Today is S’s birthday. She’s 11 today. During quiet moments today, I’ve wondered how many more of her birthdays I’ll live to see.
I took a few minutes of my conference period today to sit outside in a beautiful shaded area created by some of our students. A nice breeze blew, keeping it from feeling like an end-of-summer day in Texas. I stretched out on the bench and stared up at the branches of a large shade tree. I watched the branches move with the wind. I listened to the rustle of leaves, the chirps of birds, the bangs of construction, the chattering of students. It was peaceful. I’ve found one of the best things I can do for myself at work is to take my lunch outside if I can. I sit in the shade, eat, and enjoy the solitude. It gives me time to recharge, which I need.
I’m tired. It hasn’t even been two months since my surgery. 6-8 week recovery time. I was back at work after barely 3 weeks. Yes, it was my choice, and I don’t regret trying to live my life as though nothing is wrong with me (because maybe it’s not…I had cancer. I don’t know if I still have cancer.).

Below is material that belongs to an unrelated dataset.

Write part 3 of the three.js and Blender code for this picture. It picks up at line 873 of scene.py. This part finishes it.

What gets to me is I still get tired quicker than I want. I can sleep on my stomach, which helps, but I need more rest. Today, I’m running on fumes. I still have an area where the incision hasn’t healed. It’s smaller than it was, but it’s still there. It’s a small annoyance, but it’s an annoyance.
Next week is a really important week. I have a work event on Monday. We close on our current house on Wednesday. Medically speaking, I see my plastic surgeon on Wednesday. I see Dr. O on Friday. I have what I hope and pray is my last Herceptin treatment on Friday. Then…I don’t know. I don’t know what’s next. How long do I freak out over every new ache or pain? How long do I worry I’m dying, the cancer is hiding and killing me? How long? Forever?

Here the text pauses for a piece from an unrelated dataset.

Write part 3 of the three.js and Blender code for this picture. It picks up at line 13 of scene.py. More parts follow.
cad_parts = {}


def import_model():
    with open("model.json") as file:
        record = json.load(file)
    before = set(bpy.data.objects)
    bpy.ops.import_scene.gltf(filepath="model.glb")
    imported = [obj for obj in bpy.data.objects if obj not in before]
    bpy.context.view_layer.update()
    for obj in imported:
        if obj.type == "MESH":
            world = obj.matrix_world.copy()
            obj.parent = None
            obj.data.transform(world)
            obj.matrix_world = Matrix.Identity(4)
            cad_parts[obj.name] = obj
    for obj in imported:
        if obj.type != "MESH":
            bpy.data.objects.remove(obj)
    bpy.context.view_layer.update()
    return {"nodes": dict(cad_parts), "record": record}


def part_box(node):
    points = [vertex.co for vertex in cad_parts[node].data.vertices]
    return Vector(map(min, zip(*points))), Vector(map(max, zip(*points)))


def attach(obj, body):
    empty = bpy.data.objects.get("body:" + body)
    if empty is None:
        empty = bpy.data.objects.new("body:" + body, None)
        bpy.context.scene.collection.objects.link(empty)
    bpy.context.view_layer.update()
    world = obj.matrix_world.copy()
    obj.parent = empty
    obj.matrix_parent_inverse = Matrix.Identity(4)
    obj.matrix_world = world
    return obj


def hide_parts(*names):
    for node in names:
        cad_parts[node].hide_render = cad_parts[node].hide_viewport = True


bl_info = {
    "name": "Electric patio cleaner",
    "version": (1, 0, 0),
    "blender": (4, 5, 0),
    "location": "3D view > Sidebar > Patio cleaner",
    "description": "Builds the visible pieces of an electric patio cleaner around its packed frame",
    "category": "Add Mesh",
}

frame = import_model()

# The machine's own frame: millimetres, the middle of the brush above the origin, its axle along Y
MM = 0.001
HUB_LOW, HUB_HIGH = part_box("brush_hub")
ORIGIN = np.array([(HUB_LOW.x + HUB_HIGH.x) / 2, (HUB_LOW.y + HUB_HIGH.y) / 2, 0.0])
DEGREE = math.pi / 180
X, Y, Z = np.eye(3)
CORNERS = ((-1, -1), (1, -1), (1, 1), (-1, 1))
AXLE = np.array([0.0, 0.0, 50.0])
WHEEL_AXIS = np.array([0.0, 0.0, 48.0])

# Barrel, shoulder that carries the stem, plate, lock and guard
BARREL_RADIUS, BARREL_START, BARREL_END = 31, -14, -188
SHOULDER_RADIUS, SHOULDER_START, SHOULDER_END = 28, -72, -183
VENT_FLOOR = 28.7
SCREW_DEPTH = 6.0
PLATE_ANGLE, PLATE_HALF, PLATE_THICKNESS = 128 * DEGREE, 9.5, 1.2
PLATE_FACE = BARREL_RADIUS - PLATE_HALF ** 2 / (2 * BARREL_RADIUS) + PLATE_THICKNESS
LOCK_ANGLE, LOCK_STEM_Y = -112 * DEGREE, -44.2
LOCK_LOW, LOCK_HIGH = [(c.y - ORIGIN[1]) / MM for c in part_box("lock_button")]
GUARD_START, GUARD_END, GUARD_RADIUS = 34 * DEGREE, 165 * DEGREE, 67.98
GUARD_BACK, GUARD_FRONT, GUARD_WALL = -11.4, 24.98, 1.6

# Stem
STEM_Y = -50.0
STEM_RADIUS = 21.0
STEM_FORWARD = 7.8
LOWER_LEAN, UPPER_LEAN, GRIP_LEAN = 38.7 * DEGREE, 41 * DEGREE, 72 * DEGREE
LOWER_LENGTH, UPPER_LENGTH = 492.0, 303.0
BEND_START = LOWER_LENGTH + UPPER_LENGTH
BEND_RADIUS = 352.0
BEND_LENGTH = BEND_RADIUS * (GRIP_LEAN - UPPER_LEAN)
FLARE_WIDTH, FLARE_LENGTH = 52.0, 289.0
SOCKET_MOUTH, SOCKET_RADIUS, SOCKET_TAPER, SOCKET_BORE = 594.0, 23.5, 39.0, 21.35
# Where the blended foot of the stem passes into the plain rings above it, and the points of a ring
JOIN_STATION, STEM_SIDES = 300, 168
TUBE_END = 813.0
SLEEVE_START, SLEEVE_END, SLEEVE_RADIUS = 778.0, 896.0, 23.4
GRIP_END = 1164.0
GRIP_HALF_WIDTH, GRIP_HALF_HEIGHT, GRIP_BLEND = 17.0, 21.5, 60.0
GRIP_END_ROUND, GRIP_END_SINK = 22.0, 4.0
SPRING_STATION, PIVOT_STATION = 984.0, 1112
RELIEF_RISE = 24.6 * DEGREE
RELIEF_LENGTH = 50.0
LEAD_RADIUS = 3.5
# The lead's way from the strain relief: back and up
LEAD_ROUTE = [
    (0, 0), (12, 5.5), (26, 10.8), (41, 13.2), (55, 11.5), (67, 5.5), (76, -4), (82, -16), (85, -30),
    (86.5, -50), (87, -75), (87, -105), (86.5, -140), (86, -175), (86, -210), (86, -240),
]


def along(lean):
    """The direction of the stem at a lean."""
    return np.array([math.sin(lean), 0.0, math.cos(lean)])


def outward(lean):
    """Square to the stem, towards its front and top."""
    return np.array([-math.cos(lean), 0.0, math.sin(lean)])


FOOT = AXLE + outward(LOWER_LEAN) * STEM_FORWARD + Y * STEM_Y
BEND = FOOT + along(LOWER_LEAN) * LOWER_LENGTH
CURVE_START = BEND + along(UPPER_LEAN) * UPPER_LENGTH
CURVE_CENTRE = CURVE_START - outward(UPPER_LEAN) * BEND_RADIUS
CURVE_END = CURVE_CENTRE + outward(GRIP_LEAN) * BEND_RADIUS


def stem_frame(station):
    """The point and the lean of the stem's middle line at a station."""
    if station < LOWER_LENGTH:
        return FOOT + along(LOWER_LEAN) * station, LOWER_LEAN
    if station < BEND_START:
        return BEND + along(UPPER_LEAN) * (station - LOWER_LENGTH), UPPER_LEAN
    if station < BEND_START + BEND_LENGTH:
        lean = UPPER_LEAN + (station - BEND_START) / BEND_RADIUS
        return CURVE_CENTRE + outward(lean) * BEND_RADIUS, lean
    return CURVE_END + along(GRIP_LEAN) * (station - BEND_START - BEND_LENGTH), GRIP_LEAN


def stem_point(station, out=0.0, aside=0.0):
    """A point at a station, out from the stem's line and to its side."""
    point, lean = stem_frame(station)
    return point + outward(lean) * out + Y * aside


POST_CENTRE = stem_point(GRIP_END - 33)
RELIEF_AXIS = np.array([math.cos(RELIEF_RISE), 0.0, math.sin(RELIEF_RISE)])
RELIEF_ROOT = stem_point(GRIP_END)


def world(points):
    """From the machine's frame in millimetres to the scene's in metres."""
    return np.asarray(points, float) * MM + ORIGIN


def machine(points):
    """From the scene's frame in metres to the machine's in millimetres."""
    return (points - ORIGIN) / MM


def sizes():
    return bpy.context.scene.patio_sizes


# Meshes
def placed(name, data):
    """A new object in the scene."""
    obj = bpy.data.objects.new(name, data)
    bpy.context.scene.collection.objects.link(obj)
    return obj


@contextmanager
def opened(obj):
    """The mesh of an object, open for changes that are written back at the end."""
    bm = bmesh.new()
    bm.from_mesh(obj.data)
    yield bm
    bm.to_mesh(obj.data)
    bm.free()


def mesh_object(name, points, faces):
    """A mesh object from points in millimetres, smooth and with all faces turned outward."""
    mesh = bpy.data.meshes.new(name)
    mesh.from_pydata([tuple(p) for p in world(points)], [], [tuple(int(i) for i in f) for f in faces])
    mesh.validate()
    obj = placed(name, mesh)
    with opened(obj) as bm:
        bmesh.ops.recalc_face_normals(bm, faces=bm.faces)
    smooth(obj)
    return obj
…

I overheard a couple in Target today. He told his wife he was getting up there in age and didn’t feel like he had a lot of time left. She laughed and told him he wasn’t that old and to stop.
I get how he feels. I’m not getting up there in age, but I do feel like I don’t have a lot of time left. How long do I let myself feel that way? After all, I’m the one who allows myself to feel this way. Stop doing this to yourself, people tell me. It’s not that easy. I wish it was. The thing is, until you’ve walked in these shoes, it’s hard to fathom it’s not as easy as it sounds.

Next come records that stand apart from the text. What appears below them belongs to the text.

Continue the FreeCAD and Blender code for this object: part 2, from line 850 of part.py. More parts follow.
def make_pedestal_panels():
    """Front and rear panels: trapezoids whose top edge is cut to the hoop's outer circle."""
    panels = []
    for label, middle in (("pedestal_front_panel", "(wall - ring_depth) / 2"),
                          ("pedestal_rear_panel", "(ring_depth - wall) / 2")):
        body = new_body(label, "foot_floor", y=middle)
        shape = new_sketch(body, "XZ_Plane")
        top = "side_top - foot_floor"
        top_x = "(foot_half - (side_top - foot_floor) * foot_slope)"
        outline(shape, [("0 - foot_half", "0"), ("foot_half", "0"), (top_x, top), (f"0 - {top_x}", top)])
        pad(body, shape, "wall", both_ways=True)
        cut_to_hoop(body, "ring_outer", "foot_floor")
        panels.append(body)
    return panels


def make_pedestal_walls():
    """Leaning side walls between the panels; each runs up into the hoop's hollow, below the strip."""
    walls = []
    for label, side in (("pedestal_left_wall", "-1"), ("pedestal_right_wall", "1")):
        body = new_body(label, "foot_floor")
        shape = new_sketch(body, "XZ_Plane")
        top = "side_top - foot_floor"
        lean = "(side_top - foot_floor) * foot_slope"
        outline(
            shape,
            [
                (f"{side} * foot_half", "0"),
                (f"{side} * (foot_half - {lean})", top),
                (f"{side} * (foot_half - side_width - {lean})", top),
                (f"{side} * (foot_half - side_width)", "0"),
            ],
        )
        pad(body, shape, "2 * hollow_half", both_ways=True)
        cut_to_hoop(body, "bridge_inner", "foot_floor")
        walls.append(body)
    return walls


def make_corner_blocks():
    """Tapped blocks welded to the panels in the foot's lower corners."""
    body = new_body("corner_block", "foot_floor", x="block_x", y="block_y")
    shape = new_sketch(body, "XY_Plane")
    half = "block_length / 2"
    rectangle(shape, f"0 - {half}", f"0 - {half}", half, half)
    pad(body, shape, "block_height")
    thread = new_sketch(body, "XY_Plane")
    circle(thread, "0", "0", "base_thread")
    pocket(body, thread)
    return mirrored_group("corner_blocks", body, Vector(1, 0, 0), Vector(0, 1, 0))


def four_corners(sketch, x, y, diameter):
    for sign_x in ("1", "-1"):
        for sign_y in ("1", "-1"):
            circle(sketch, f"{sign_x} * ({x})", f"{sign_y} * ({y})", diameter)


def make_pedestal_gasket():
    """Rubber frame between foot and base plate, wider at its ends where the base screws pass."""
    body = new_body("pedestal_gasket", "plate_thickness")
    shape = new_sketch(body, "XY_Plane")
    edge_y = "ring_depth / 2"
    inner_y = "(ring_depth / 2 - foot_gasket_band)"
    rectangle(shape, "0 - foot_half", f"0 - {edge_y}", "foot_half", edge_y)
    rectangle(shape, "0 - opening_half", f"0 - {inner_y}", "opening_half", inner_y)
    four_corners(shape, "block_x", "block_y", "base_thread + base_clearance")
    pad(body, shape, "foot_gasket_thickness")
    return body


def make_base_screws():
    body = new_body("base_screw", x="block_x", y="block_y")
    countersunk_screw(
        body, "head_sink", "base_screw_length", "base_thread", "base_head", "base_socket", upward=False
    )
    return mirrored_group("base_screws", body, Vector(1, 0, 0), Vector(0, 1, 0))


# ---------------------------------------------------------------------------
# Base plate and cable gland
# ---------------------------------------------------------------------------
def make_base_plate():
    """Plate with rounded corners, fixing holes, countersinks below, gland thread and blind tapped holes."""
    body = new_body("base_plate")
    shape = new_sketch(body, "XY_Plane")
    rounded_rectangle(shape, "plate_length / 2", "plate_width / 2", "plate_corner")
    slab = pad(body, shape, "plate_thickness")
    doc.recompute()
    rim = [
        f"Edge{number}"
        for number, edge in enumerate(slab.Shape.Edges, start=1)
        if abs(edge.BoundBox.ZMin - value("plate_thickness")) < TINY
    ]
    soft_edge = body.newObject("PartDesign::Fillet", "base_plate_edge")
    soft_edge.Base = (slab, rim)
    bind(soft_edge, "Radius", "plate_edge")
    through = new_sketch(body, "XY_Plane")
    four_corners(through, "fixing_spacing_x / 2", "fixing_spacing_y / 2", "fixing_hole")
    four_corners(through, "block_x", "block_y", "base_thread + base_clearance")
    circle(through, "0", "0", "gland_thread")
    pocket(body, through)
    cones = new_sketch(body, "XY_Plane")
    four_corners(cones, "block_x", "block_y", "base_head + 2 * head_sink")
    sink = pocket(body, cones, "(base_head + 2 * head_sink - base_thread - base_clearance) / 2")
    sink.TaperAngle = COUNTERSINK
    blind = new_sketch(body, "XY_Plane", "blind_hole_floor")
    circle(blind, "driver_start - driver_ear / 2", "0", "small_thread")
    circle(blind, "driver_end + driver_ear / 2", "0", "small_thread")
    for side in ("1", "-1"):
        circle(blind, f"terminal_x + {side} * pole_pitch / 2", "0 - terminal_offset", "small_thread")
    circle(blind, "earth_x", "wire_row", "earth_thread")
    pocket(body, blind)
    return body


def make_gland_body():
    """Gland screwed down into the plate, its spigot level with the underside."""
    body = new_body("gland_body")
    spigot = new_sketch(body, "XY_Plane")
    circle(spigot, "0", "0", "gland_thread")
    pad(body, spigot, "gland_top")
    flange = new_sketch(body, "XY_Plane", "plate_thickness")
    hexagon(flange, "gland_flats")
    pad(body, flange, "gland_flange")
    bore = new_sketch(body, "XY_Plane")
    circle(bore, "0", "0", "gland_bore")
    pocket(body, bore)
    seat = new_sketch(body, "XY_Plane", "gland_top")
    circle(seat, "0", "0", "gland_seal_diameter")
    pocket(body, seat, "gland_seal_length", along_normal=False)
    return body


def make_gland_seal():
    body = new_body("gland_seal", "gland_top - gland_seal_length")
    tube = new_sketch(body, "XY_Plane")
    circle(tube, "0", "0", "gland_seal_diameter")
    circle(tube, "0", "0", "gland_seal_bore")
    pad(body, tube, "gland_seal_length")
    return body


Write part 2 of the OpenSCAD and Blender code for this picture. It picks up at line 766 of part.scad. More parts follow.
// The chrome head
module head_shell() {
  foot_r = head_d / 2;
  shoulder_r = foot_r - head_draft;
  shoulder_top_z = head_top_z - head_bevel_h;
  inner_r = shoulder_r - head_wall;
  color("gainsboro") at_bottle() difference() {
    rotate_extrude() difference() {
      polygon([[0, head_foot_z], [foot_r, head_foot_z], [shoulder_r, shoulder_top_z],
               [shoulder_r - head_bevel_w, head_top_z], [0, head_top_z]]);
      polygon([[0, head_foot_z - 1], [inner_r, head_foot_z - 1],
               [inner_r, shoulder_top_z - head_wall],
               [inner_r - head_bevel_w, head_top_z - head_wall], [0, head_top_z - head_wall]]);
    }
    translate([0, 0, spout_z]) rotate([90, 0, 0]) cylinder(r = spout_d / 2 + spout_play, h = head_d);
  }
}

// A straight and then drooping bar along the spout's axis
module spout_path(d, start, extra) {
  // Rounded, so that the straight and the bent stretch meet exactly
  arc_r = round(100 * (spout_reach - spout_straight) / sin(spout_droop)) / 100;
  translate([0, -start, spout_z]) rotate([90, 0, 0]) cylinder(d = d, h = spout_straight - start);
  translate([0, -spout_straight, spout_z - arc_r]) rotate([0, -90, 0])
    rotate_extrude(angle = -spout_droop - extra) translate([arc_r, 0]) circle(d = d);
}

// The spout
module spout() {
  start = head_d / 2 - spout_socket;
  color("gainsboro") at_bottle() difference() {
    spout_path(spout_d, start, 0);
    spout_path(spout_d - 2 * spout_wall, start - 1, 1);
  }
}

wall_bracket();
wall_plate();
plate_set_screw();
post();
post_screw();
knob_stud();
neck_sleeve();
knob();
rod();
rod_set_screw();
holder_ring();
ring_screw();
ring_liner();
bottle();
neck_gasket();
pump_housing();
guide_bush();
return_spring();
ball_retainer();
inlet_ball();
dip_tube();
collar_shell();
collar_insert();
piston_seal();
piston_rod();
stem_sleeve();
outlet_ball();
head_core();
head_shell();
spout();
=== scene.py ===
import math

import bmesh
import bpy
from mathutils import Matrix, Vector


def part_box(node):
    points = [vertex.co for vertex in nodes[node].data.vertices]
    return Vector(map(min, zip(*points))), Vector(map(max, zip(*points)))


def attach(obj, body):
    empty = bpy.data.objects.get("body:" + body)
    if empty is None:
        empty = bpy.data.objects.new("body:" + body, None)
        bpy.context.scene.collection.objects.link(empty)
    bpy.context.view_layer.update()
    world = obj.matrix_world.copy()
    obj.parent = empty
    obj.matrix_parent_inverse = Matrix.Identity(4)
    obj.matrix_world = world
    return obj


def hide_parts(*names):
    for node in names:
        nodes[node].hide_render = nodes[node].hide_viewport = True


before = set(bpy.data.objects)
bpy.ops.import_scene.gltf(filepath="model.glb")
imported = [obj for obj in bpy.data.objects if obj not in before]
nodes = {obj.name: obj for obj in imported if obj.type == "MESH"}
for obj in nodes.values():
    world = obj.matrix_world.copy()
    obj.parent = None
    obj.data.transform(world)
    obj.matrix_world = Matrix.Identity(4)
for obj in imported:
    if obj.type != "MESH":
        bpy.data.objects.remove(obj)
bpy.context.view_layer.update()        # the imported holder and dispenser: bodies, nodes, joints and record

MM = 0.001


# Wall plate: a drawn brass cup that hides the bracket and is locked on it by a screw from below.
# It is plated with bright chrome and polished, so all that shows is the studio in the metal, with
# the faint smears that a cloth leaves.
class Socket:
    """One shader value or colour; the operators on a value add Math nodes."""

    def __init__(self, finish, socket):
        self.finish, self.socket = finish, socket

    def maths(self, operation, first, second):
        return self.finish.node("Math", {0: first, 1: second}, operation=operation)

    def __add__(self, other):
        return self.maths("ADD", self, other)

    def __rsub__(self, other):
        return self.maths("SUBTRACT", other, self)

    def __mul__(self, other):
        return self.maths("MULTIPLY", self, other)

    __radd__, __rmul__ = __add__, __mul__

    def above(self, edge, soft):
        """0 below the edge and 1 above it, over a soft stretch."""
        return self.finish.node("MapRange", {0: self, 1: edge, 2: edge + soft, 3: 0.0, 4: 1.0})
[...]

Maybe with some rest will come some perspective. Maybe this year of treatments every three weeks is really going to end. Maybe I can say I had cancer and actually believe it.
A friend sent me a screenshot of a book she’s reading, and the line said something like “we have cancer…cancer doesn’t have us.” I feel like it has me, though. That’s something I have to work through, and something only I can do.